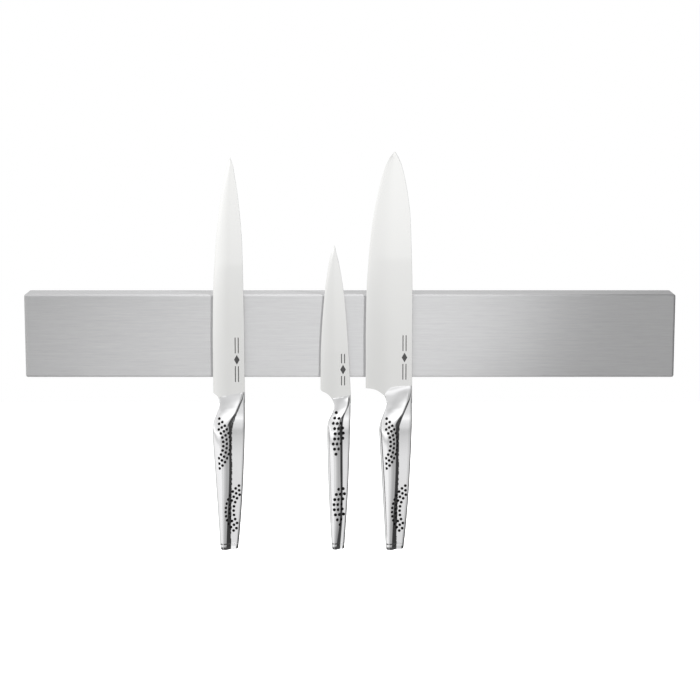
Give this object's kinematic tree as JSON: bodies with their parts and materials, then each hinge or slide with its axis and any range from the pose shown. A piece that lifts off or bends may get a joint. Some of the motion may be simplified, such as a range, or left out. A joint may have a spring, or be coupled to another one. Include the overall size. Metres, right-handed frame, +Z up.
{
  "type": "magnetic knife rack",
  "caption": "Wall-mounted magnetic knife rack: a long brushed steel bar on keyhole hangers, holding a slicing, a utility and a chef's knife upright by their blades.",
  "frame": {"origin": "middle of the rack's length and height on the wall plane, where the backs of the wall pads lie", "axes": "+X to the right when facing the rack, +Y into the wall, +Z up; the rack's face looks towards -Y"},
  "size_m": [0.55, 0.0408, 0.3401],
  "materials": {
    "brushed_steel": "horizontal satin brush",
    "blade_steel": "fine satin",
    "polished_steel": "polished",
    "zinc_plate": "bright zinc plating",
    "magnet_nickel": "nickel plating",
    "black_plastic": "fine moulded texture",
    "rubber": "matte"
  },
  "bodies": {
    "rack": {"front_cover": "brushed_steel", "magnet_spacer": "black_plastic", "back_housing": "black_plastic", "back_plate": "black_plastic", "yoke_plate": "zinc_plate", "magnet_upper_1": "magnet_nickel", "magnet_lower_1": "magnet_nickel", "magnet_upper_2": "magnet_nickel", "magnet_lower_2": "magnet_nickel", "magnet_upper_3": "magnet_nickel", "magnet_lower_3": "magnet_nickel", "magnet_upper_4": "magnet_nickel", "magnet_lower_4": "magnet_nickel", "magnet_upper_5": "magnet_nickel", "magnet_lower_5": "magnet_nickel", "magnet_upper_6": "magnet_nickel", "magnet_lower_6": "magnet_nickel", "magnet_upper_7": "magnet_nickel", "magnet_lower_7": "magnet_nickel", "magnet_upper_8": "magnet_nickel", "magnet_lower_8": "magnet_nickel", "magnet_upper_9": "magnet_nickel", "magnet_lower_9": "magnet_nickel", "stud_washer_1": "zinc_plate", "stud_nut_1": "zinc_plate", "stud_washer_2": "zinc_plate", "stud_nut_2": "zinc_plate", "stud_washer_3": "zinc_plate", "stud_nut_3": "zinc_plate", "stud_washer_4": "zinc_plate", "stud_nut_4": "zinc_plate", "back_screw_1": "zinc_plate", "back_screw_2": "zinc_plate", "back_screw_3": "zinc_plate", "back_screw_4": "zinc_plate", "back_screw_5": "zinc_plate", "back_screw_6": "zinc_plate", "hanger_plate_left": "zinc_plate", "hanger_screw_left_1": "zinc_plate", "hanger_screw_left_2": "zinc_plate", "hanger_plate_right": "zinc_plate", "hanger_screw_right_1": "zinc_plate", "hanger_screw_right_2": "zinc_plate", "wall_pad_1": "rubber", "wall_pad_2": "rubber", "wall_pad_3": "rubber", "wall_pad_4": "rubber"},
    "slicing_knife": {"slicing_knife_blade": "blade_steel", "slicing_knife_handle": "polished_steel", "slicing_knife_butt_cap": "polished_steel"},
    "utility_knife": {"utility_knife_blade": "blade_steel", "utility_knife_handle": "polished_steel", "utility_knife_butt_cap": "polished_steel"},
    "chef_knife": {"chef_knife_blade": "blade_steel", "chef_knife_handle": "polished_steel", "chef_knife_butt_cap": "polished_steel"}
  },
  "joints": [
    {"name": "slicing_knife_pull", "type": "slide", "parent": "rack", "child": "slicing_knife", "axis": [0, -1, 0], "range_m": [0, 0.15]},
    {"name": "utility_knife_pull", "type": "slide", "parent": "rack", "child": "utility_knife", "axis": [0, -1, 0], "range_m": [0, 0.15]},
    {"name": "chef_knife_pull", "type": "slide", "parent": "rack", "child": "chef_knife", "axis": [0, -1, 0], "range_m": [0, 0.15]}
  ]
}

◇ ◇ ◇ ◇

● **PROBLEM**
Extract all of the data above without altering anything.

● **SOLUTION FOR THIS TASK**
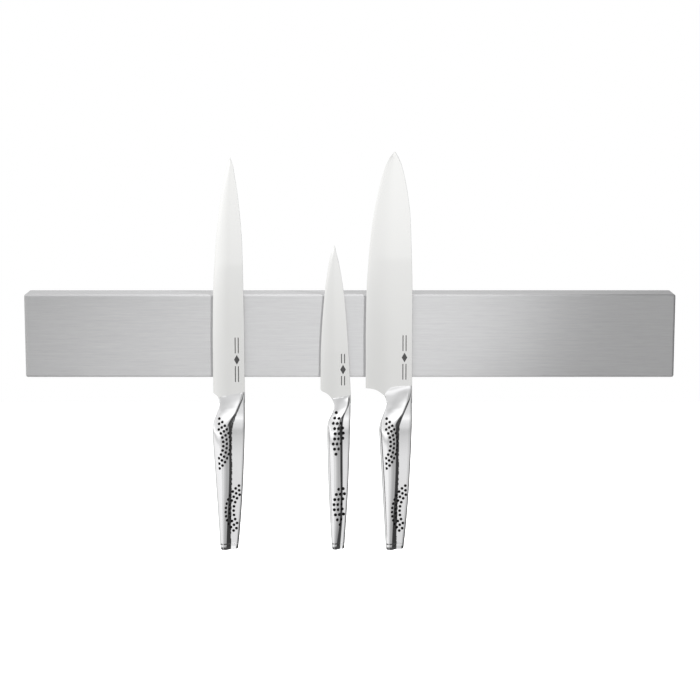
Give this object's kinematic tree as JSON: bodies with their parts and materials, then each hinge or slide with its axis and any range from the pose shown. A piece that lifts off or bends may get a joint. Some of the motion may be simplified, such as a range, or left out. A joint may have a spring, or be coupled to another one. Include the overall size. Metres, right-handed frame, +Z up.
{
  "type": "magnetic knife rack",
  "caption": "Wall-mounted magnetic knife rack: a long brushed steel bar on keyhole hangers, holding a slicing, a utility and a chef's knife upright by their blades.",
  "frame": {"origin": "middle of the rack's length and height on the wall plane, where the backs of the wall pads lie", "axes": "+X to the right when facing the rack, +Y into the wall, +Z up; the rack's face looks towards -Y"},
  "size_m": [0.55, 0.0408, 0.3401],
  "materials": {
    "brushed_steel": "horizontal satin brush",
    "blade_steel": "fine satin",
    "polished_steel": "polished",
    "zinc_plate": "bright zinc plating",
    "magnet_nickel": "nickel plating",
    "black_plastic": "fine moulded texture",
    "rubber": "matte"
  },
  "bodies": {
    "rack": {"front_cover": "brushed_steel", "magnet_spacer": "black_plastic", "back_housing": "black_plastic", "back_plate": "black_plastic", "yoke_plate": "zinc_plate", "magnet_upper_1": "magnet_nickel", "magnet_lower_1": "magnet_nickel", "magnet_upper_2": "magnet_nickel", "magnet_lower_2": "magnet_nickel", "magnet_upper_3": "magnet_nickel", "magnet_lower_3": "magnet_nickel", "magnet_upper_4": "magnet_nickel", "magnet_lower_4": "magnet_nickel", "magnet_upper_5": "magnet_nickel", "magnet_lower_5": "magnet_nickel", "magnet_upper_6": "magnet_nickel", "magnet_lower_6": "magnet_nickel", "magnet_upper_7": "magnet_nickel", "magnet_lower_7": "magnet_nickel", "magnet_upper_8": "magnet_nickel", "magnet_lower_8": "magnet_nickel", "magnet_upper_9": "magnet_nickel", "magnet_lower_9": "magnet_nickel", "stud_washer_1": "zinc_plate", "stud_nut_1": "zinc_plate", "stud_washer_2": "zinc_plate", "stud_nut_2": "zinc_plate", "stud_washer_3": "zinc_plate", "stud_nut_3": "zinc_plate", "stud_washer_4": "zinc_plate", "stud_nut_4": "zinc_plate", "back_screw_1": "zinc_plate", "back_screw_2": "zinc_plate", "back_screw_3": "zinc_plate", "back_screw_4": "zinc_plate", "back_screw_5": "zinc_plate", "back_screw_6": "zinc_plate", "hanger_plate_left": "zinc_plate", "hanger_screw_left_1": "zinc_plate", "hanger_screw_left_2": "zinc_plate", "hanger_plate_right": "zinc_plate", "hanger_screw_right_1": "zinc_plate", "hanger_screw_right_2": "zinc_plate", "wall_pad_1": "rubber", "wall_pad_2": "rubber", "wall_pad_3": "rubber", "wall_pad_4": "rubber"},
    "slicing_knife": {"slicing_knife_blade": "blade_steel", "slicing_knife_handle": "polished_steel", "slicing_knife_butt_cap": "polished_steel"},
    "utility_knife": {"utility_knife_blade": "blade_steel", "utility_knife_handle": "polished_steel", "utility_knife_butt_cap": "polished_steel"},
    "chef_knife": {"chef_knife_blade": "blade_steel", "chef_knife_handle": "polished_steel", "chef_knife_butt_cap": "polished_steel"}
  },
  "joints": [
    {"name": "slicing_knife_pull", "type": "slide", "parent": "rack", "child": "slicing_knife", "axis": [0, -1, 0], "range_m": [0, 0.15]},
    {"name": "utility_knife_pull", "type": "slide", "parent": "rack", "child": "utility_knife", "axis": [0, -1, 0], "range_m": [0, 0.15]},
    {"name": "chef_knife_pull", "type": "slide", "parent": "rack", "child": "chef_knife", "axis": [0, -1, 0], "range_m": [0, 0.15]}
  ]
}